Les Grandes Jorasses (Photo credit: www.domainela.com)
Les Grandes Jorasses (Photo credit: www.domainela.com)

Knowing that you like to be teased with news of “jam tomorrow” we are pleased to welcome the imminent return of Les Grandes Jorasses from Domaine Belluard – stunning biodynamically-farmed Savoyard Altesse (Roussette de Savoie for those in the know). New to the Garnacha squad a brace of cheeky reds at the sort of incredible value that Spain specialises in: Casa di Si’s Pablito and Chiquitin from Calatayud (wines made by Iwo Jakimowicz and Sarah Morris of Si Vintners); from Benoit Courault a pure Grolleau and a Pet Nat called Eglantine; a raft of Arbois wines from Domaine St Pierre because too much Jura is never enough; delicious natural wines from Domaine Yo Yo in the Roussillon including KM 31 Rouge, Akoibon, and Restake Blanc. The distaff side of Foulards Rouges, less carbo, more trad.

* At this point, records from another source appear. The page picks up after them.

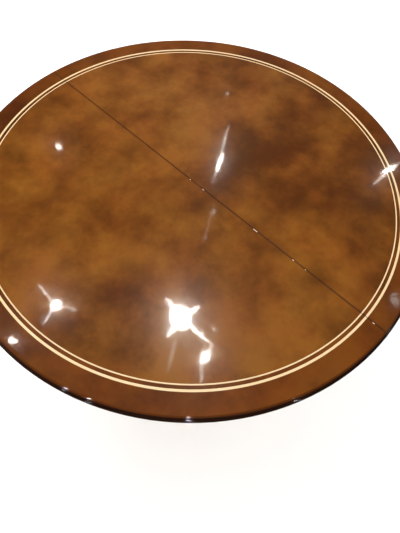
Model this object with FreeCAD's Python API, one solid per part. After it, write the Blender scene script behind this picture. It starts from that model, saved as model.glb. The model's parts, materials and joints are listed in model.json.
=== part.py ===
import FreeCAD, Part
import math
import os

# Round extending pedestal table: a 1220 mm split top on geared wooden slides, over a turned
# column with four sabre legs.
#
# Frame: millimetres, +Z up, origin on the floor under the column's axis. The two halves of
# the top part along X, and the seam between them runs along Y. Front is -Y, left is -X.
# Each function below makes one family of pieces, and returns {node name: list of solids}.

V = FreeCAD.Vector
UP = V(0, 0, 1)
CENTRE = V(0, 0, 0)

# ---------------------------------------------------------------- driving dimensions
TABLE_HEIGHT = 750.0
TOP_RADIUS = 610.0
HALF_TRAVEL = 250.0  # each half slides out this far, for a 457 mm leaf and its pins
SEAM_GAP = 0.8
ARRIS_RADIUS = 0.4

# Top, from the show face down
VENEER = 1.5
PANEL_THICKNESS = 24.0
EDGE_HEIGHT = 30.0
FLAT_RADIUS = 599.0  # where the flat top ends and the edge moulding turns over
EDGE_RING_INNER = 584.0
INNER_LINE = (535.9, 538.9)
OUTER_LINE = (547.1, 552.5)
APRON_OUTER = 535.0
APRON_INNER = 515.0
APRON_HEIGHT = 65.0

# Slides
RAIL_WIDTH = 24.0
RAIL_HEIGHT = 44.0
RAIL_CLEARANCE = 0.5  # between a fixed rail and the moving rail beside it
FIXED_RAIL_Y = 170.0
FIXED_RAIL_HALF_LENGTH = 330.0
MOVING_RAIL_OUTER_END = 430.0
MOVING_RAIL_INNER_END = 145.0
KEY_INNER_END = 121.0
KEY_DEPTH = 10.0
KEY_ROOT_HALF = 7.0
KEY_TIP_HALF = 10.0
KEY_CLEARANCE = 0.4
GROOVE_END_WALL = 15.0
RELIEF = 1.5  # taken off a moving rail's top where it runs under the other half

# Rack and pinion
MODULE = 2.5
PINION_TEETH = 16
PRESSURE_ANGLE = math.radians(20)
BACKLASH = 0.3
GEAR_THICKNESS = 12.0
RACK_BAR_WIDTH = 15.0
RACK_FIXED_END = 200.0
RACK_PACKER_INNER_END = 60.0
PIN_RUNNING_CLEARANCE = 0.05
ADDENDUM = 0.8 * MODULE
DEDENDUM = 1.25 * MODULE

# Locks
LOCK_Y = 330.0
LOCK_PIVOT_X = -28.0
LOCK_STUD_X = 20.0
LOCK_PLATE = 2.5
LOCK_STUD_RADIUS = 4.0
LOCK_HEAD_RADIUS = 7.0
LEVER_THICKNESS = 4.0

# Pedestal
BLOCK_SIDE = 440.0
BLOCK_THICKNESS = 30.0
HUB_TOP = 290.0
HUB_BOTTOM = 190.0
HUB_RADIUS = 78.0
SPIGOT_RADIUS = 24.0
SPIGOT_LENGTH = 28.0
ROD_RADIUS = 6.0
ROD_BORE = 7.0
LEG_START = 74.0
LEG_TOE = 432.0
LEG_WIDTH = (46.0, 30.0)  # at the hub and at the toe
LEG_DEPTH = (88.0, 32.0)
REED_HEIGHT = 3.2
CAP_WALL = 2.2
CAP_START = 382.0
GLIDE_HEIGHT = 7.0
SPIDER_THICKNESS = 3.0
WASHER_RADIUS = 17.0
WASHER = 2.5
NUT = 10.0
NUT_RECESS = 20.0
RECESS_DEPTH = 15.0

# ---------------------------------------------------------------- heights that follow
PANEL_TOP = TABLE_HEIGHT - VENEER
PANEL_BOTTOM = PANEL_TOP - PANEL_THICKNESS
EDGE_BOTTOM = TABLE_HEIGHT - EDGE_HEIGHT
APRON_BOTTOM = PANEL_BOTTOM - APRON_HEIGHT
MOVING_RAIL_BOTTOM = PANEL_BOTTOM - RAIL_HEIGHT
BLOCK_TOP = MOVING_RAIL_BOTTOM - 1.0
BLOCK_BOTTOM = BLOCK_TOP - BLOCK_THICKNESS
FIXED_RAIL_TOP = BLOCK_TOP + RAIL_HEIGHT
KEY_Z = (MOVING_RAIL_BOTTOM + PANEL_BOTTOM) / 2
RACK_BOTTOM = PANEL_BOTTOM - 20.0
RACK_TOP = RACK_BOTTOM + GEAR_THICKNESS
PITCH = math.pi * MODULE
PITCH_RADIUS = MODULE * PINION_TEETH / 2
PIN_Z = PANEL_BOTTOM + PANEL_THICKNESS / 2
LEVER_TOP = PANEL_BOTTOM - 4.0
LEVER_BOTTOM = LEVER_TOP - LEVER_THICKNESS
SPIDER_BOTTOM = HUB_BOTTOM - SPIDER_THICKNESS
TOE_Z = GLIDE_HEIGHT + CAP_WALL + LEG_DEPTH[1] / 2
LEG_PATH = [(LEG_START, 234.0), (192.0, 250.0), (258.0, TOE_Z), (LEG_TOE, TOE_Z)]

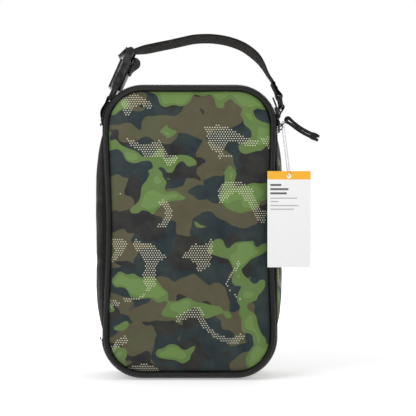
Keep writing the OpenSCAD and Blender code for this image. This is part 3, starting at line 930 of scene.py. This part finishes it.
def tooth(s, root_y, tip_y):
    """Rings of a rounded tooth that crosses the chain at distance s of the outline. The middle rings are set
    for the lid's row; the tub's row reaches 0.35 mm past its root_y and 0.45 mm past its tip_y."""
    (x, z), normal = outline_at(s, BAND_OUT)
    run = np.array((normal[1], -normal[0]))
    centre = np.array((x, z)) + normal * 0.75 * MM
    rings = []
    for y, size in ((root_y, 0.45), (root_y + 0.35 * MM, 1.0), (tip_y - 0.45 * MM, 1.0), (tip_y, 0.6)):
        ring = []
        for k in range(TOOTH_SIDES):
            angle = 2 * math.pi * k / TOOTH_SIDES
            flat = centre + size * MM * (0.36 * run * math.cos(angle) + 0.72 * normal * math.sin(angle))
            ring.append((flat[0], y, flat[1]))
        rings.append(ring)
    return rings


def teeth(name, node, body, root_y, tip_y, phase):
    """One row of the zipper's teeth, on one tape; phase sets it off along the chain, in teeth."""
    verts, faces = [], []
    for k in range(int((ZIP_LENGTH - 2 * MM) / TOOTH_PITCH)):
        rings = tooth(1 * MM + (k + phase) * TOOTH_PITCH, root_y, tip_y)
        start = len(verts)
        for ring in rings:
            verts += ring
        last = start + TOOTH_SIDES * (len(rings) - 1)
        for ring_start in range(start, last, TOOTH_SIDES):
            for j in range(TOOTH_SIDES):
                a = ring_start + j
                b = ring_start + (j + 1) % TOOTH_SIDES
                faces.append((a, b, b + TOOTH_SIDES, a + TOOTH_SIDES))
        faces.append([start + j for j in range(TOOTH_SIDES)])
        faces.append([last + j for j in reversed(range(TOOTH_SIDES))])
    finish_piece(add_object(name, smooth_mesh(name, verts, faces)), TEETH, body, node)


# ---- Webbing ----

# Headings are in degrees, as direction() takes them
BUCKLE_HEADING = 66
RING_HEADING = -80
STRAP_RISE = 13.5
BUCKLE_BAR = np.array((-75, 261.5)) * MM
PLUG_BAR = BUCKLE_BAR + 46 * MM * direction(BUCKLE_HEADING)
BAR_WRAP = 2.35 * MM
RING_WRAP = 2.2 * MM
PLY = 0.78 * MM
RING_DROP = 10 * MM

# The strap's path from the plug: straights by length, turns by radius in millimetres and angle in degrees
STRAP_LEGS = ((58,), (75, 38.5), (45, 25), (60, 14), (30,))

# The strap's tail from its cut end to the plug's bar: across and up the buckle from that bar, in millimetres
TAIL = ((7.2, -18), (7.4, -14), (8.2, -9), (9.0, -4.6), (7.2, -1.8), (3.2, -2.4))
CROWN_SAG = 2.2 * MM


def walk(point, heading, legs):
    """Points of a path of straights, given by length, and right turns, given by radius and angle."""
    points = [np.array(point, float)]
    for leg in legs:
        if len(leg) == 1:
            points.append(points[-1] + leg[0] * MM * direction(heading))
            continue
        radius, turn = leg
        steps = math.ceil(turn / 4)
        centre = points[-1] - radius * MM * direction(heading + 90)
        for k in range(1, steps + 1):
            points.append(centre + radius * MM * direction(heading + 90 - turn * k / steps))
        heading -= turn
    return np.array(points)


ARCH = walk(PLUG_BAR + BAR_WRAP * direction(90 + STRAP_RISE), STRAP_RISE, STRAP_LEGS)
STRAP_END = ARCH[-1]
RING_LOW = STRAP_END + RING_DROP * direction(RING_HEADING)


def left_normals(path):
    ahead = np.gradient(path, axis=0)
    ahead /= np.linalg.norm(ahead, axis=1)[:, None]
    return np.column_stack((-ahead[:, 1], ahead[:, 0]))


def round_bar(path, wrap, layer, back):
    """The path, doubled back round a bar at its end for a length back: wrap is the radius round the bar,
    and layer is how far each of the two layers lies from the middle of the pair."""
    path = resample(path, 1.5 * MM)
    normals = left_normals(path)
    left_over = lengths(path)[-1] - lengths(path)
    spread = smooth(1 - (left_over - back) / (9 * MM))
    offset = layer * spread + (wrap - layer) * smooth(1 - left_over / (7 * MM))
    up = path + normals * offset[:, None]
    first = math.degrees(math.atan2(normals[-1][1], normals[-1][0]))
    arc = [path[-1] + wrap * direction(first - a) for a in np.linspace(0, 180, 10)[1:-1]]
    down = (path - normals * offset[:, None])[left_over <= back][::-1]
    return np.vstack((up, arc, down))


def strap_surface(name, path, width, seed, wobble=0.25, twist=None):
    """A woven strap that runs along a path in the XZ plane and is width wide in Y. twist gives, for a
    distance along it and its length, how far it has turned about its own run, in degrees."""
    path = resample(path, 2.0 * MM)
    normals = left_normals(path)
    s = lengths(path)
    profile = squared_circle(28, 0.55, 0.35)
    rows = []
    for i, (point, normal) in enumerate(zip(path, normals)):
        lift = wobble * MM * ripple(s[i] / (21 * MM), seed)
        sway = 0.3 * MM * ripple(s[i] / (28 * MM), seed + 4)
        turn = math.radians(twist(s[i], s[-1])) if twist else 0.0
        row = []
        for a, b in profile:
            cup = 0.25 * MM * a * a * ripple(s[i] / (16 * MM), seed + 2)
            through = b * STRAP_T / 2 * 0.97 + cup
            across = a * width / 2
            xz = point + normal * (through * math.cos(turn) - across * math.sin(turn) + lift)
            row.append((xz[0], STRAP_Y + sway + across * math.cos(turn) + through * math.sin(turn), xz[1]))
        rows.append(row)
    across = [a * width / 2 / MM for a, _ in profile]
    return surface(name, rows, s / MM, across + across[:1], False, True, caps=True)


def strap_twist(s, length):
    """Slack turn of the carry strap: its front edge rides up over the arch, and its tail hangs askew."""
    tail = 15 * smooth((s - 3 * MM) / (10 * MM)) * smooth((28 * MM - s) / (8 * MM))
    arch = 15 * smooth((s - 26 * MM) / (22 * MM)) * smooth((length - 42 * MM - s) / (30 * MM))
    return tail + arch


def handle():
    """Carry strap: sewn round the ring, over in an arch, through the plug and down as a short tail."""
    arch = ARCH.copy()
    arch[:, 1] -= CROWN_SAG * np.sin(math.pi * lengths(arch) / lengths(arch)[-1])
    arch = round_bar(arch, RING_WRAP, PLY, 16 * MM)
    up = direction(BUCKLE_HEADING)
    right = direction(BUCKLE_HEADING - 90)
    tail = [PLUG_BAR + (x * right + z * up) * MM for x, z in TAIL]
    loop = [PLUG_BAR + BAR_WRAP * direction(a) for a in np.linspace(240, 90 + STRAP_RISE + 12, 12)]
    strap = strap_surface("carry_strap", np.vstack((tail, loop, arch)), STRAP_W, 1.7, 0.4, strap_twist)
    finish_piece(strap, WEBBING, None, "handle_webbing")
    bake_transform(strap)


TAB_FOOT_X = HALF_W + BAND_OUT + STRAP_T + 0.1 * MM
TAB_FOOT_Z = MID_Z + CORNER_Z + 4 * MM


def tabs():
    """Doubled straps that stand up from the gusset's upper corners to the buckle and to the ring."""
    left_foot = np.array((-TAB_FOOT_X, TAB_FOOT_Z))
    right_foot = np.array((TAB_FOOT_X, TAB_FOOT_Z))
    left = [left_foot + np.array(step) * MM for step in ((0, 0), (-0.4, 6), (-0.6, 13))] + [BUCKLE_BAR]
    right = (right_foot, RING_LOW * 0.55 + right_foot * 0.45, RING_LOW)
    for name, path, wrap, node, body in (
        ("left_tab", left, BAR_WRAP, "tab_left", "socket"),
        ("right_tab", right, RING_WRAP, "tab_right", "handle"),
    ):
        tab = strap_surface(name, round_bar(np.array(path), wrap, PLY, 1.0), STRAP_W, 5.5, 0.1)
        finish_piece(tab, WEBBING, None, node)
        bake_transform(tab)


def tack(point, heading, side):
    """A row of zigzag thread across a doubled strap, at a point of a strap with a heading in degrees."""
    ahead = direction(heading)
    out = direction(heading + 90) * side * (STRAP_T + 0.18 * MM)
    corners = []
    for k, y in enumerate(np.linspace(STRAP_Y - 8.4 * MM, STRAP_Y + 8.4 * MM, 22)):
        xz = point + out + ahead * (0.7 * MM * (1 if k % 2 else -1))
        corners.append((xz[0], y, xz[1]))
    return tube("tack", corners, 0.28 * MM, 6)


def stitching():
    """Tacking on the tabs' feet and on the strap's hem by the ring."""
    rows = []
    for up in (3, 7):
        z = TAB_FOOT_Z + (1 + up) * MM
        rows.append(tack(np.array((-TAB_FOOT_X - 0.09 * up * MM, z)), 95, 1))
        rows.append(tack(np.array((TAB_FOOT_X + 0.35 * up * MM, z)), 70.6, -1))
    finish_piece(join("tab_tacking", rows), THREAD, "root", "tab_stitches")
    heading = -64
    rows = [tack(STRAP_END - back * MM * direction(heading), heading, 1) for back in (9, 14)]
    finish_piece(join("strap_tacking", rows), THREAD, "handle", "webbing_stitches")


# ---- Cord puller ----

LINK_END = np.array((90.894, 238.785)) * MM
CORD_HEADING = -31
CORD_R = 1.5 * MM
STRAND = 2.2 * MM
CORD_LEN = 33 * MM
WHIPPING_TURNS = 9
WHIPPING_STEPS = 28


def cord_point(along, up, y=0.0):
    """A point of the puller's own plane in the frame: along the cord and across it."""
    xz = LINK_END + along * direction(CORD_HEADING) + up * direction(CORD_HEADING + 90)
    return (xz[0], CHAIN_Y + y, xz[1])


def cord_sag(t):
    """How far the middle of the pair hangs below its chord."""
    return -1.6 * MM * math.sin(math.pi * min(t / CORD_LEN, 1)) ** 1.2


def cord_gap(t):
    """Half the strands' distance: apart at the link, then side by side, then splayed at the cut ends."""
    splay = 0.7 * MM * smooth((t - CORD_LEN + 2.5 * MM) / (3 * MM))
    return CORD_R + (STRAND - CORD_R) * math.exp(-t / (2.5 * MM)) + splay


def strand(side, length):
    """One strand from the link to its cut end: side is 1 for the upper one and -1 for the lower."""
    return [cord_point(t, cord_sag(t) + side * cord_gap(t), side * 0.3 * MM * math.sin(t / (5 * MM)))
            for t in np.linspace(0, length, 24)]


def cord_puller():
    """Doubled braided cord looped through the link, its two cut ends held by a whipping."""
    turns = np.linspace(0, math.pi, 12)[1:-1]
    bend = [cord_point(-STRAND * math.sin(a), STRAND * math.cos(a)) for a in turns]
    path = strand(1, CORD_LEN - 0.4 * MM)[::-1] + bend + strand(-1, CORD_LEN + 0.6 * MM)
    path = resample(path, 1.0 * MM)
    left_over = np.minimum(lengths(path), lengths(path)[-1] - lengths(path))
    radius = CORD_R * (0.8 + 0.2 * smooth(left_over / (1.6 * MM))) * 0.98
    cord = tube("pull_cord_braid", path, radius, 14)
    finish_piece(cord, CORD, "cord", "pull_cord")
    hold = CORD_R + 0.25 * MM
    wound = []
    for k in range(WHIPPING_TURNS * WHIPPING_STEPS + 1):
        a = 2 * math.pi * k / WHIPPING_STEPS
        along = CORD_LEN - 7 * MM + 5 * MM * k / (WHIPPING_TURNS * WHIPPING_STEPS)
        up = hold * math.sin(a) + CORD_R * math.copysign(smooth(abs(math.sin(a)) * 2.2), math.sin(a))
        wound.append(cord_point(along, up + cord_sag(along), hold * math.cos(a)))
    whipping = tube("cord_binding", wound, 0.32 * MM, 7)
    finish_piece(whipping, THREAD, "cord", "cord_whipping")


# ---- CAD nodes that stay as they are, with their finish ----


def dress(material, *nodes):
    for node in nodes:
        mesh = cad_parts[node].data
        mesh.materials.clear()
        mesh.materials.append(material)


# ---- Studio ----


def studio():
    """Pale floor that fades to the white of the surroundings, and soft light."""
    far = 6.0
    floor = surface("floor", [[(x, y, 0.0) for x in (-far, far)] for y in (-far, far)], (0, 1), (0, 1),
                    facing=(0, 0, 1))
    look = Look("floor_paint", 0.9, 0.05)
    place = look.place()
    speck = look.noise(place, 60, 2.0)
    look.set("Base Color", look.mix(speck, (0.92, 0.92, 0.92, 1), (0.94, 0.94, 0.94, 1)))
    distance = look.add("VectorMath", {0: place}, operation="LENGTH").outputs["Value"]
    look.set("Emission Color", (1, 1, 1, 1))
    look.set("Emission Strength", look.rise(distance, 250, 900, 0.42, 1.0))
    floor.data.materials.append(look.material)
    lamps = (
        ("key", (-0.8, -1.0, 0.9), 0.7, 8.0),
        ("fill", (1.0, -0.8, 0.5), 0.9, 2.0),
        ("top", (-0.1, 0.0, 1.3), 1.0, 4.0),
        ("back", (0.5, 1.2, 0.8), 1.0, 3.0),
    )
    for name, where, size, power in lamps:
        light = bpy.data.lights.new(name, "AREA")
        light.size = size
        light.energy = power
        lamp = add_object(name, light)
        lamp.location = where
        lamp.rotation_euler = (Vector((0, 0, 0.14)) - Vector(where)).to_track_quat("-Z", "Y").to_euler()
    world = bpy.data.worlds.new("studio")
    world.use_nodes = True
    background = world.node_tree.nodes["Background"]
    background.inputs[0].default_value = (1, 1, 1, 1)
    rays = world.node_tree.nodes.new("ShaderNodeLightPath")
    strength = world.node_tree.nodes.new("ShaderNodeMapRange")
    strength.inputs[3].default_value = 0.32
    strength.inputs[4].default_value = 1.0
    world.node_tree.links.new(rays.outputs["Is Camera Ray"], strength.inputs[0])
    world.node_tree.links.new(strength.outputs[0], background.inputs[1])
    bpy.context.scene.world = world
    bpy.context.scene.view_settings.view_transform = "Standard"


def camera():
    """At the bag's mid height, square to its front, the lens shifted to take in the tag and the handle."""
    lens = bpy.data.cameras.new("camera")
    lens.sensor_width = 36
    lens.lens = 94.9
    lens.shift_x = 0.0445
    lens.shift_y = 0.0588
    lens.clip_start = 0.01
    view = add_object("camera", lens)
    view.location = (0, PIPING_LO[1] - 1.0, MID_Z - 1 * MM)
    view.rotation_euler = (math.pi / 2, 0, 0)
    bpy.context.scene.camera = view


panels()
piping("front_cording", FRONT_PIPING_Y, 0.0, "front_piping", "lid", 0.7)
piping("rear_cording", REAR_PIPING_Y, BAND_OUT, "rear_piping", "root", 4.2)
gusset()
lid_lining()
tub_lining()
bands()
hinge()
teeth("lid_teeth", "zip_coil_lid", "lid", CHAIN_Y - 2.7 * MM, CHAIN_Y - 0.45 * MM, 0.0)
teeth("tub_teeth", "zip_coil_body", "root", CHAIN_Y + 2.7 * MM, CHAIN_Y + 0.45 * MM, 0.5)
handle()
tabs()
stitching()
cord_puller()
dress(ACETAL, "buckle_socket", "buckle_plug", "prong_front", "prong_rear", "strap_ring")
dress(LACQUER, "slider_lower", "slider_upper", "pull_link", "pull_tab_upper", "zip_stops")
dress(CARD, "swing_tag")
dress(CLEAR, "tag_loop")
studio()
camera()
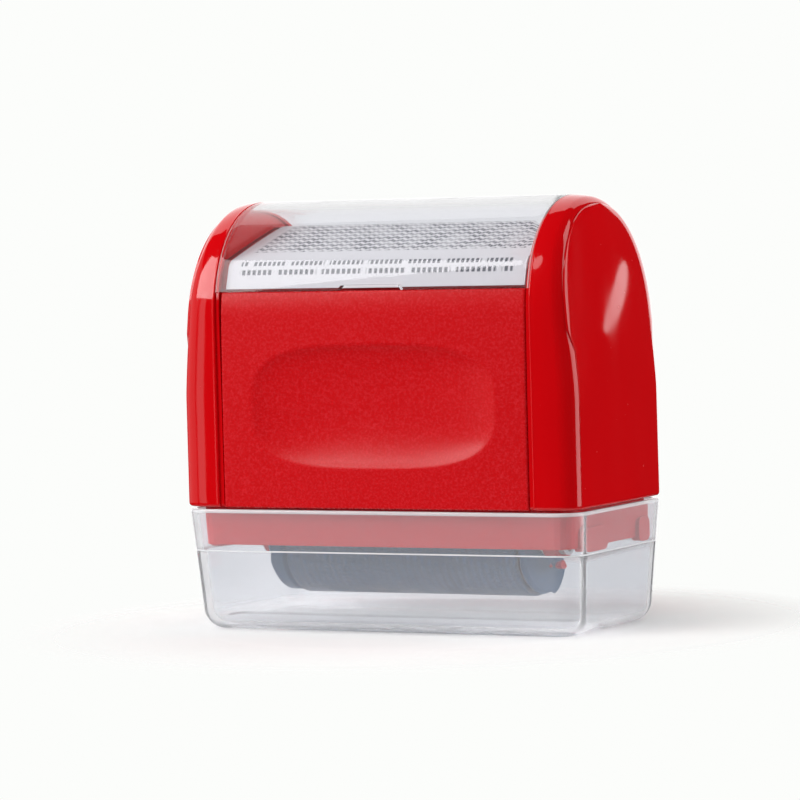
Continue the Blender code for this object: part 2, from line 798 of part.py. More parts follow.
build_cheeks()
build_shell()
build_panel("front_panel", -1)
build_panel("rear_panel", 1)
build_window()
build_frame()
build_roller()
build_cap()
for piece in PARTS.objects:
    shade(piece)
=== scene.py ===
"""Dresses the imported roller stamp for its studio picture.

Sizes are in millimetres until a mesh is made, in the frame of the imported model: X runs
along the roller, the front faces -Y, and Z is up from the surface that the cap stands on.
"""
import logging
import math
from dataclasses import dataclass, field
from enum import Enum

import bmesh
import bpy
import numpy as np
from mathutils import Matrix, Quaternion, Vector
from numpy.typing import NDArray


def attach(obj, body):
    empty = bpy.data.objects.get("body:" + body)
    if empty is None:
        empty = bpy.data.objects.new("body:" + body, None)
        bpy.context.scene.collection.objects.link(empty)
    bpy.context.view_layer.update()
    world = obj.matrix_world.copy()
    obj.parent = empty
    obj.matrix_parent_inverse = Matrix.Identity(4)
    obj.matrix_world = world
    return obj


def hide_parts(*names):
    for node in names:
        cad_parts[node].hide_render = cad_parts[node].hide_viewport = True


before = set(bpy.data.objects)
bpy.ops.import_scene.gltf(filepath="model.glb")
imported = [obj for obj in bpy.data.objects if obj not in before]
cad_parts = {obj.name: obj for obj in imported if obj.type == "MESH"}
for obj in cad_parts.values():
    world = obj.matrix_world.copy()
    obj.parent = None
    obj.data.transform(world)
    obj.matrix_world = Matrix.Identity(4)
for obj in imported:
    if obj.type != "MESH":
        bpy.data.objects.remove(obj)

Grid = NDArray[np.float64]
Colour = tuple[float, float, float]
Place = tuple[float, float, float]

METRES = 0.001  # A millimetre in metres.
WELD = 1e-7  # Points of a mesh that lie closer than this become one, in metres.
QUARTER = np.pi / 2  # A quarter turn.
log = logging.getLogger("stamp")


class Side(Enum):
    """The two ends of the stamp, as the sign of X."""

    LEFT = -1
    RIGHT = 1


class Face(Enum):
    """The two long faces of the stamp, as the sign of Y."""

    FRONT = -1
    REAR = 1


# Meshes


@dataclass
class Lattice:
    """A surface as rows and columns of points, which may close on themselves.

    Attributes:
        points: The points, as rows by columns by three.
        rows_close: Whether the last row joins the first.
        columns_close: Whether the last column joins the first.
        capped: Whether the first and last rows are filled with one face each.
    """

    points: Grid
    rows_close: bool = False
    columns_close: bool = True
    capped: bool = False

    def faces(self) -> list[list[int]]:
        """Quads between neighbouring rows and columns, and the two caps.

        Returns:
            The point numbers of each face.
        """
        rows, columns = self.points.shape[:2]
        down = np.arange(rows if self.rows_close else rows - 1)[:, None]
        along = np.arange(columns if self.columns_close else columns - 1)[None, :]
        below, beside = (down + 1) % rows, (along + 1) % columns
        corners = (
            down * columns + along, down * columns + beside,
            below * columns + beside, below * columns + along,
        )
        quads = np.stack(corners, axis=-1).reshape(-1, 4).tolist()
        if self.capped:
            quads.append(list(range(columns))[::-1])
            quads.append(list(range((rows - 1) * columns, rows * columns)))
        return quads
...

As I write this this the 2015 Testalonga wines will have landed, swelled by several new cuvees from Swartland (some on allocation) including three “Baby Banditos” – one a UK exclusive, and a pair of Harslevelu (Mangaliza and Mangaliza II). Because we (and he) can. Try repeating that three times after a glass of Craig’s vino. If you are a label junkie you’ll adore Craig’s very personal reasons behind each one. A very fine Syrah from Intellego (Jurgen Gouws) has also landed – we love his wines, all acids and angles, and, finally, because you can never have too much of a good thing, a brand-new wild-style fynbos-scented Chenin from Luddite, being a blend of very old and young vineyards in the Bot River. (Not short for botrytis, by the way).